Think of a quadratic equation as a 'squared' equation. Unlike simple linear equations, you can't isolate the variable with basic arithmetic. It requires special tools like factoring or using square roots to find the solution(s).

Property

If $x^2 = k$, and $k \ge 0$, then $x = \sqrt{k}$ or $x = -\sqrt{k}$. The solution can also be written as $x = \pm \sqrt{k}$.

Examples

• To solve $x^2 = 81$, we apply the Square Root Property to get $x = \pm\sqrt{81}$, which gives the solutions $x = 9$ and $x = -9$.
• For the equation $y^2 = 15$, the solutions are $y = \pm\sqrt{15}$, which we leave in radical form as $y = \sqrt{15}$ and $y = -\sqrt{15}$.
• If $z^2 = -9$, there is no real solution because the square root of a negative number is not a real number.

Explanation

When a variable squared equals a number, the variable itself can be either the positive or negative square root of that number. This is because squaring a negative value results in a positive value, creating two possible answers.

Property

To solve a quadratic equation using the Square Root Property:

1. Isolate the quadratic term and make its coefficient one.
2. Use the Square Root Property.
3. Simplify the radical.
4. Check the solutions.

Examples

• To solve $4x^2 = 100$, first divide by 4 to get $x^2 = 25$. Then, using the Square Root Property, $x = \pm\sqrt{25}$, so $x = 5$ and $x = -5$.
• Solve $3y^2 - 54 = 0$. First, add 54 to both sides to get $3y^2 = 54$. Divide by 3 to get $y^2 = 18$. The solution is $y = \pm\sqrt{18} = \pm 3\sqrt{2}$.
• Solve $3c^2 = 75$. Divide by 3 to get $c^2=25$. Using the property, $c = \pm\sqrt{25}$, so $c=5, c=-5$.

Explanation

Before you can apply the Square Root Property, the $x^2$ term must be by itself.

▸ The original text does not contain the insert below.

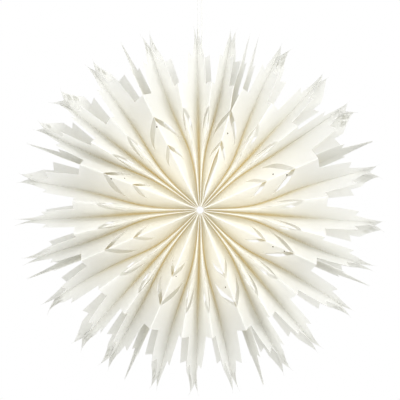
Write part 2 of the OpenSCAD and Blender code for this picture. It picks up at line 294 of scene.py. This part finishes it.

To achieve this, divide both sides of the equation by the coefficient of $x^2$, and then proceed with taking the square root.

Property

We can use the Square Root Property to solve an equation like $(x-3)^2 = 16$, too.
We will treat the whole binomial, $(x-3)$, as the quadratic term.
To solve, first isolate the binomial term, then use the Square Root Property, and finally solve for the variable.

Examples

• To solve $(x-5)^2 = 49$, take the square root of both sides: $x-5 = \pm\sqrt{49}$, so $x-5 = \pm 7$. This leads to two solutions: $x = 12$ and $x = -2$.
• Solve $2(y+3)^2 = 50$. First, divide by 2 to get $(y+3)^2 = 25$. Then $y+3 = \pm\sqrt{25}$, so $y+3 = \pm 5$. The solutions are $y = 2$ and $y = -8$.
• Solve $(z-6)^2 = 12$. Take the square root: $z-6 = \pm\sqrt{12} = \pm 2\sqrt{3}$. The final solutions are $z = 6 \pm 2\sqrt{3}$.

Explanation

This may look more complex, but the strategy is the same. Treat the entire expression in the parentheses as a single squared item. Isolate it, take the square root of both sides, and then solve the remaining simple equation.

Property

Some equations are not initially in the form $a(x-h)^2 = k$, but the left side is a perfect square trinomial.
We will factor it first to put it in the form we need.

Examples

• Solve $x^2 - 14x + 49 = 25$. The left side factors to $(x-7)^2$. The equation becomes $(x-7)^2 = 25$, so $x-7 = \pm 5$. The solutions are $x = 12$ and $x = 2$.
• Solve $y^2 + 6y + 9 = 7$. Factor the left side to get $(y+3)^2 = 7$. Using the Square Root Property, $y+3 = \pm\sqrt{7}$, so the solution is $y = -3 \pm\sqrt{7}$.
• Solve $9z^2 + 12z + 4 = 16$. The left side factors to $(3z+2)^2$. The equation is $(3z+2)^2 = 16$, so $3z+2 = \pm 4$. The two solutions are $z = \frac{2}{3}$ and $z = -2$.

Explanation

If you spot a special trinomial like $a^2 + 2ab + b^2$ or $a^2 - 2ab + b^2$, you can factor it into $(a+b)^2$ or $(a-b)^2$. This transforms the problem into a familiar form that you can solve with the Square Root Property.